Feel free to use the standard basis extensively. Moscow ML's help "lib"; will tell you all about the library. And if you use

ledit mosml -P full
as your interactive top-level loop, it will automatically load almost everything you might want from the standard basis.

All the sample code we show you is gathered in one place online.

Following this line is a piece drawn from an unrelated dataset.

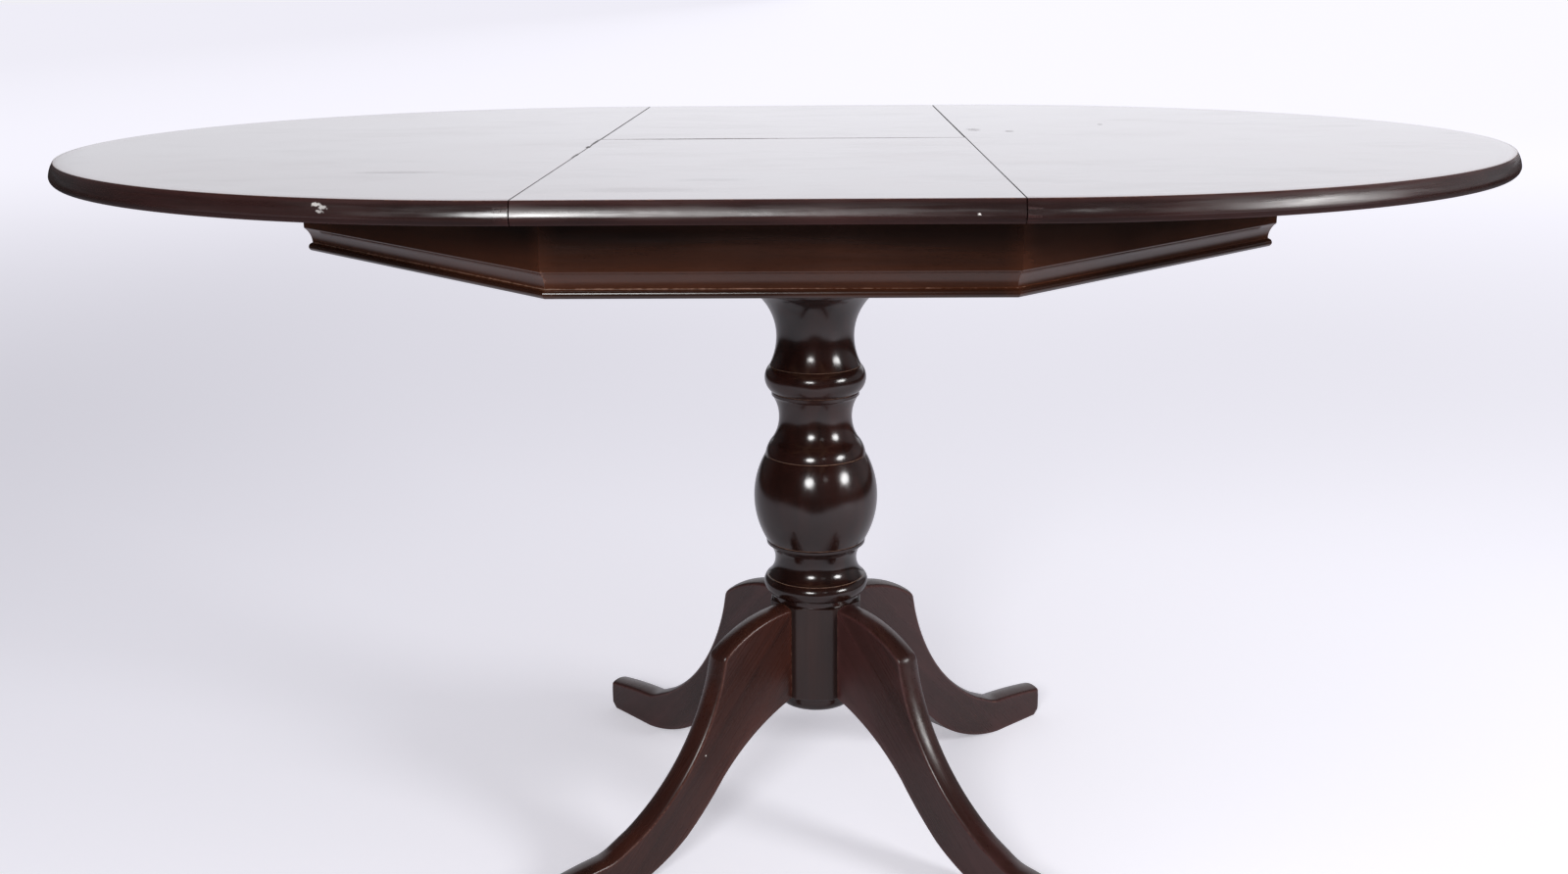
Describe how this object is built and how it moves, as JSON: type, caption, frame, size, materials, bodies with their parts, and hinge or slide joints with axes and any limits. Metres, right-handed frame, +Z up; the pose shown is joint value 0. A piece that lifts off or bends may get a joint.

As you learn ML, this table may help you transfer your knowledge of μScheme:

μSchemeML
val val
definefun
lambdafn
Put all your solutions in one file: warmup.sml. (If separate files are easier, combine them with cat.) At the start of each problem, please label it with a short comment, like
(***** Problem A *****)
To receive credit, your warmup.sml file must compile and execute in the Moscow ML system. For example, we must be able to compile your code without warnings or errors:
% /usr/sup/bin/mosmlc -c warmup.sml
%
Please remember to put your name and the time you spent in the warmup.sml file.

The homework problems

Solve the following problems:

Higher-order programming

  1. Here's a function that is somewhat like fold, but it works on binary operators.

    1. Define a function
      compound : ('a * 'a -> 'a) -> int -> 'a -> 'a
      
      that ``compounds'' a binary operator rator so that compound rator n x is x if n=0, x rator x if n = 1, and in general x rator (x rator (... rator x)) where rator is applied exactly n times. compound rator need not behave well when applied to negative integers.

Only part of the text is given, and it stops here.